In any case, the similarities between far left and far right are more striking than their differences. Brand made this point for me too when he held up the death cults of ultra-reactionary religious fundamentalists as examples to emulate rather than the enemies to fight.

Cohen clearly felt this was an effective method to smear Brand, as linking him to suicide bombers could be found twice in this single piece.

Cohen encapsulates the reflexive defense mechanisms of the establishment with this irresponsible and dishonest cascade of smears, ad hominem attacks and name calling. Anyone who suggests any kind of alternative is an 'upstart', 'juvenile', 'adolescent' and 'attention seeking'. That Brand is a comedian makes it all the easier to bring out the classics from the propaganda playbook: focus on personality and delivery and thereby distract from the very real and true substance of what Brand was saying.

[Aside: It also raises the question of the credibility of the Observer itself, allowing a journalist who cheered on the greatest war crime of this century and still believes it was 'valid' to write regularly within its pages (along in the Guardian with an instigator of that very war crime, Tony Blair, shockingly permitted to lecture us last week on the issue of making peace).]

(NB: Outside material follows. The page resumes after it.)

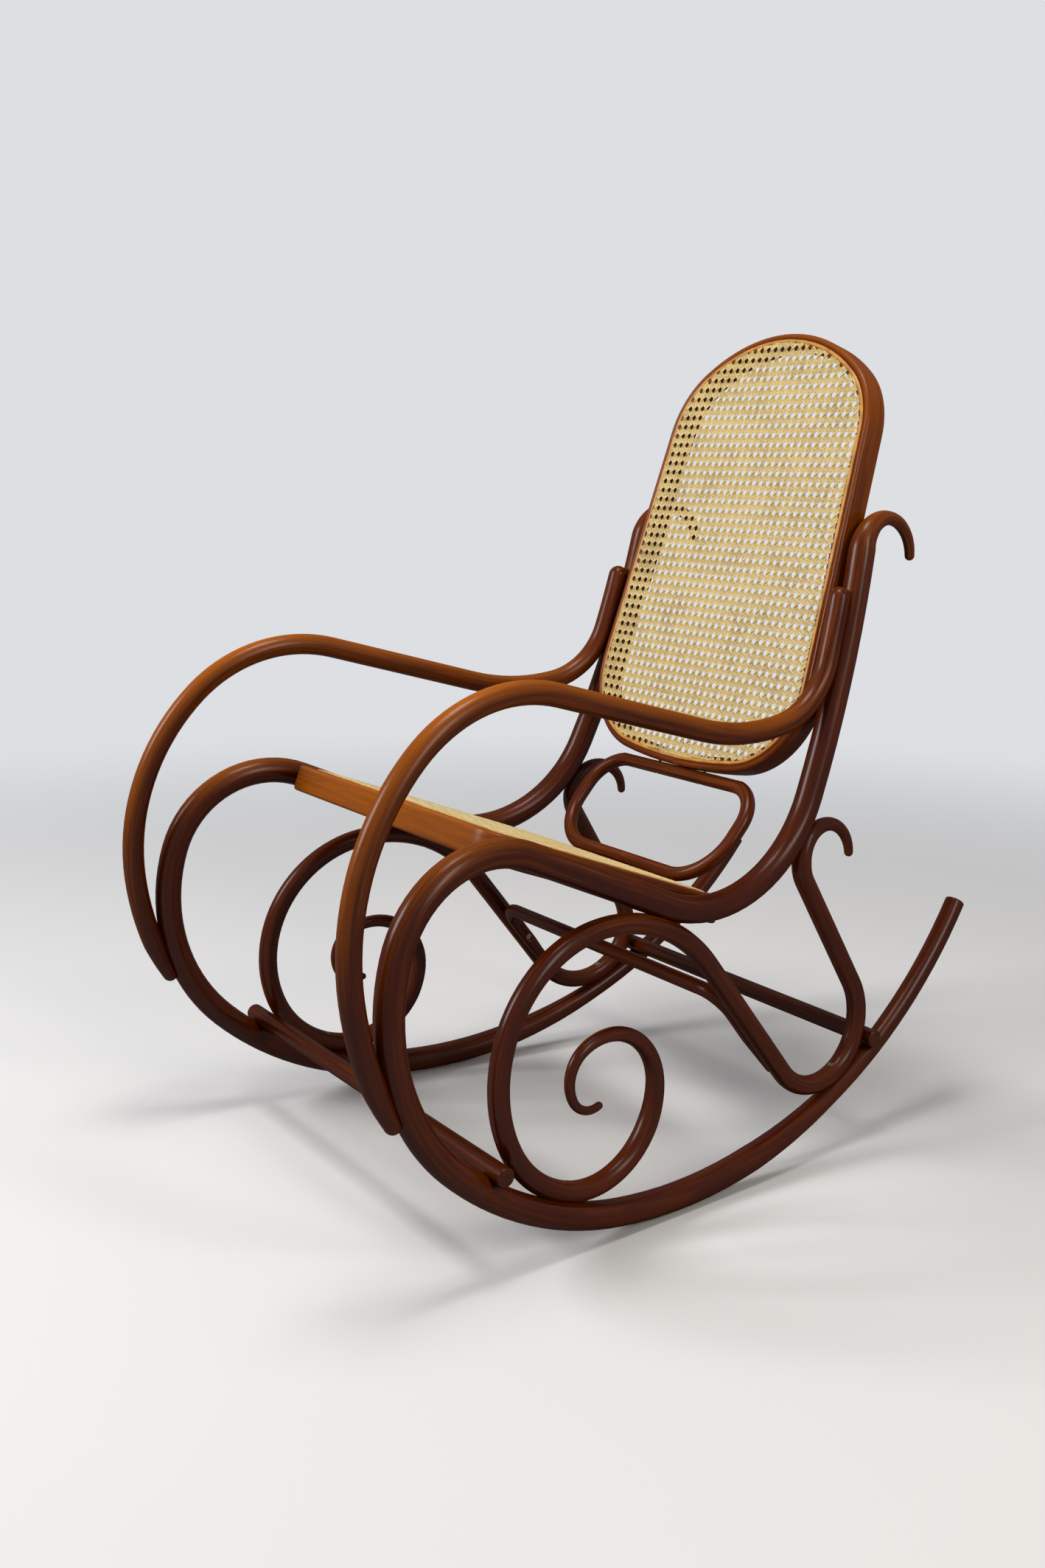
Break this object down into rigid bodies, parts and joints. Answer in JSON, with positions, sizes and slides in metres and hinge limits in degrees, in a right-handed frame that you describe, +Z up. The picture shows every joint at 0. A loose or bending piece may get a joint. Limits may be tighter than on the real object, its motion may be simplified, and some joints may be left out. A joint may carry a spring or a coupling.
{
  "type": "bentwood rocking chair",
  "caption": "Armchair of round bent rods on curved rockers, with scrolled side braces, long looping arms, and a woven cane seat and tall rounded cane back.",
  "frame": {"origin": "on the floor, under the middle of the chair's bounding box", "axes": "+Z up, the sitter faces -Y, +X is to the sitter's left"},
  "size_m": [0.6032, 0.963, 1.0091],
  "materials": {
    "bent_rod_wood": "steam-bent beech, stained reddish brown, satin lacquer with worn highlights",
    "bent_frame_wood": "steam-bent beech frame, stained reddish brown, satin lacquer, rubbed edges",
    "turned_bar_wood": "straight turned beech bar, stained reddish brown, satin lacquer",
    "woven_cane": "natural woven cane, dry straw, slightly glossy strands",
    "cane_spline": "golden reed cord pressed into the groove, satin",
    "screw_steel": "aged slotted steel screws"
  },
  "bodies": {
    "root": {"armrest_left": "bent_rod_wood", "armrest_right": "bent_rod_wood", "armrest_screw_front_left": "screw_steel", "armrest_screw_front_right": "screw_steel", "armrest_screw_top_left": "screw_steel", "armrest_screw_top_right": "screw_steel", "back_cane": "woven_cane", "back_frame": "bent_frame_wood", "back_screw_1_left": "screw_steel", "back_screw_1_right": "screw_steel", "back_screw_2_left": "screw_steel", "back_screw_2_right": "screw_steel", "back_spline": "cane_spline", "bow_brace": "bent_rod_wood", "bow_screw_1_left": "screw_steel", "bow_screw_1_right": "screw_steel", "bow_screw_2_left": "screw_steel", "bow_screw_2_right": "screw_steel", "front_stretcher": "turned_bar_wood", "front_stretcher_screw_left": "screw_steel", "front_stretcher_screw_right": "screw_steel", "loop_screw_seat_left": "screw_steel", "loop_screw_seat_right": "screw_steel", "loop_screw_top_left": "screw_steel", "loop_screw_top_right": "screw_steel", "lumbar_loop": "bent_rod_wood", "rear_stretcher": "turned_bar_wood", "rear_stretcher_screw_left": "screw_steel", "rear_stretcher_screw_right": "screw_steel", "scroll_left": "bent_rod_wood", "scroll_right": "bent_rod_wood", "scroll_screw_front_left": "screw_steel", "scroll_screw_front_right": "screw_steel", "scroll_screw_rail_left": "screw_steel", "scroll_screw_rail_right": "screw_steel", "scroll_screw_rear_left": "screw_steel", "scroll_screw_rear_right": "screw_steel", "scroll_screw_upright_left": "screw_steel", "scroll_screw_upright_right": "screw_steel", "seat_cane": "woven_cane", "seat_frame": "bent_frame_wood", "seat_screw_1_left": "screw_steel", "seat_screw_1_right": "screw_steel", "seat_screw_2_left": "screw_steel", "seat_screw_2_right": "screw_steel", "seat_screw_3_left": "screw_steel", "seat_screw_3_right": "screw_steel", "seat_spline": "cane_spline", "side_rod_left": "bent_rod_wood", "side_rod_right": "bent_rod_wood"}
  },
  "joints": []
}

Russell Brand gave voice in his interview to millions of the disenfranchised people he cited. He made an impression because while there was no virtually no hope for them before, there is now someone with a massive global following fighting their corner. We can therefore expect more smears and ridicule of Brand, but the good news is that he is not the kind of person to let it stop him. With Brand's high-profile aid, the question of revolution in the UK has now become a mainstream topic of discussion, and with the social and economic situation in freefall, there really can only be one way this eventually turns out.